I have been leading a drone mapping team travel along the Pacific coast and collected over 10,000 drone remote sensing images along the U.S. Pacific coast. The drone remote sensing and field sampling sites include (From north to south): (1) six sites around Prince of Wales Island, Alaska; (2) five sites on the Central Coast of British Columbia (by Hakai team); (3) five sites in the San Juan Islands; (4) three sites in Yaquina Bay, Oregon; (5) two sites in Coos Bay, Oregon; (6) six sites in Bodega Bay and Tomales Bay, northern California; and (7) six sites in San Diego and Mission Bay in southern California.

For more info and viewing the data, please visit our Project Page and ArcGIS Story Map.

Geospatial data science & machine learning for environmental science

For my doctoral dissertation, I developed and implemented a novel geo-statistical method that used to assimilate multi-scale data sets with different temporal sampling frequencies and different spatial densities. The algorithm has been made available in Python and ArcGIS packages with a user-friendly interface. High-performance computing on supercomputer and parallel computing are utilized to enhance the efficiency of the algorithm.
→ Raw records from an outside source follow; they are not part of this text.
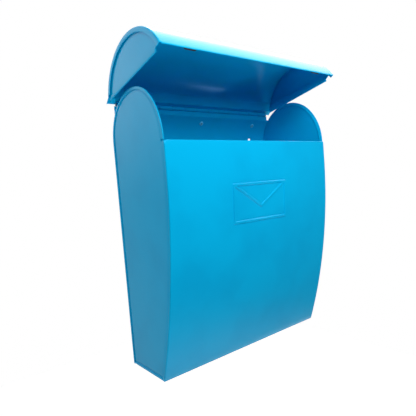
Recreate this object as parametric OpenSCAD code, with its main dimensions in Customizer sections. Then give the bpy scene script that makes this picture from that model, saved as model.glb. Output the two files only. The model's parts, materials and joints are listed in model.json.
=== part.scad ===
// Wall mailbox in painted sheet steel: a curved body hung on four screws,
// with a domed lid on a continuous hinge. Millimetres, +Z up, front towards -Y.
// The origin is the middle of the screw pattern, on the wall. The lid is drawn
// as it stands at rest, lifted by lid_open from its closed position.

/* [Body] */
// Width over the side panels
body_w = 290; // [200:1:400]
// Height from the bottom to the crown of the side panels
body_h = 361; // [300:1:450]
// Depth at the mouth, from the wall to the front panel
body_d = 125.6; // [100:0.1:160]
// Depth at the bottom, from the wall to the front panel
foot_d = 79; // [60:1:95]
// Straight height of the front panel under the mouth
front_straight = 27; // [10:1:60]
// How much the crown's radius falls short of half the depth
crown_short = 2.7; // [1:0.1:4]
// How much the brow's radius exceeds half the depth
brow_over = 13.1; // [8:0.1:20]
// Thickness of the sheet steel
sheet_t = 0.8; // [0.6:0.1:1.2]
// Width of the folded seam round each side panel
seam_w = 3.5; // [2.5:0.1:6]
// Depth of the hem folded inside the front panel's top edge
hem_w = 9; // [5:0.5:14]

/* [Lid] */
// Angle by which the lid stands open at rest
lid_open = 43.7; // [20:0.1:70]
// Clear space between the body's outline and the lid's skin
lid_gap = 7.6; // [5:0.1:12]
// How far the lid stands past the body on each side
lid_side = 9; // [6:0.1:14]
// Angle of the lid's front edge below the middle of its arc
lid_drop = 12; // [8:0.5:18]
// Width of the seam band round each end of the lid
lid_band = 6; // [4:0.1:9]
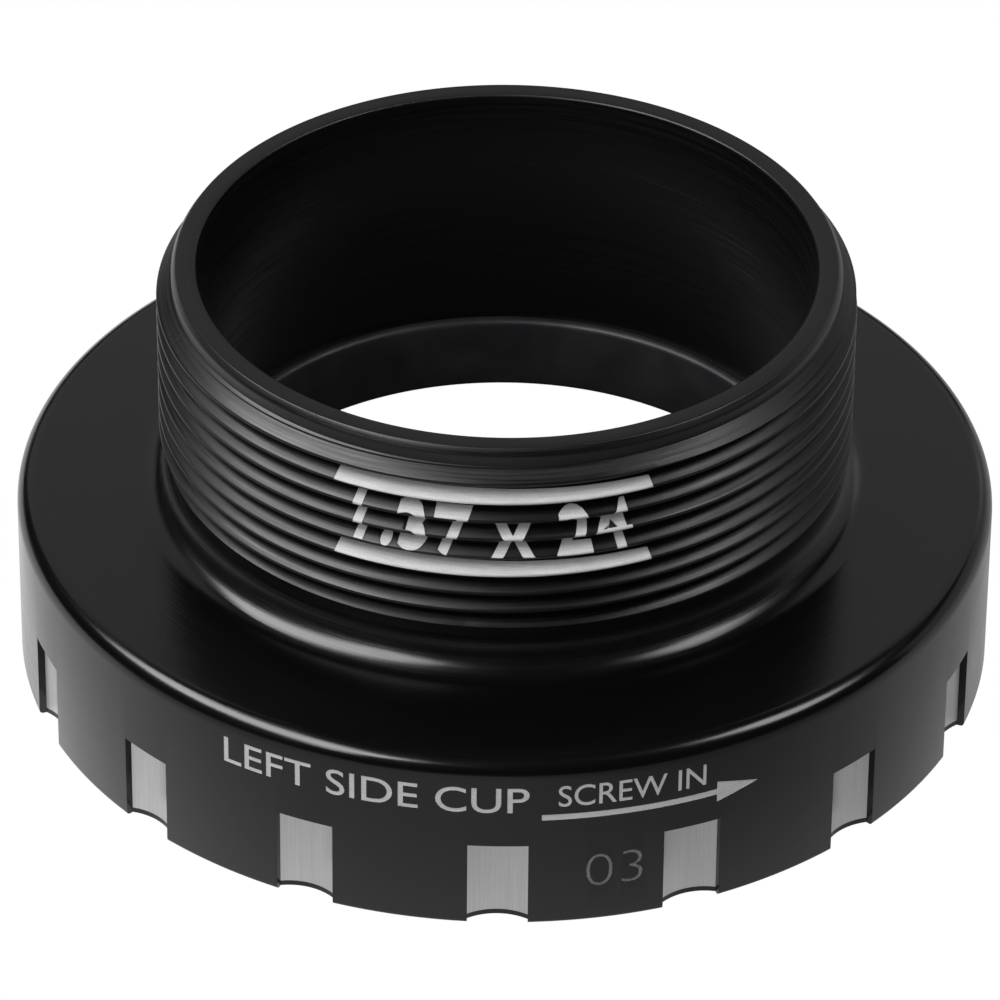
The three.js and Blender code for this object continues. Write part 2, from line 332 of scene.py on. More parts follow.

K12 outreach, participatory GIS research, and Citizen Science

I am co-leading the NSF RET project to build mutually rewarding partnerships with K-12 science teachers to transfer teachers’ experience in cutting edge research to the broader impact content in the classroom. Iwork with teachers participating fieldworks and developing science lessons using fieldwork data and drone mapping principles to support inquiry-based learning with students.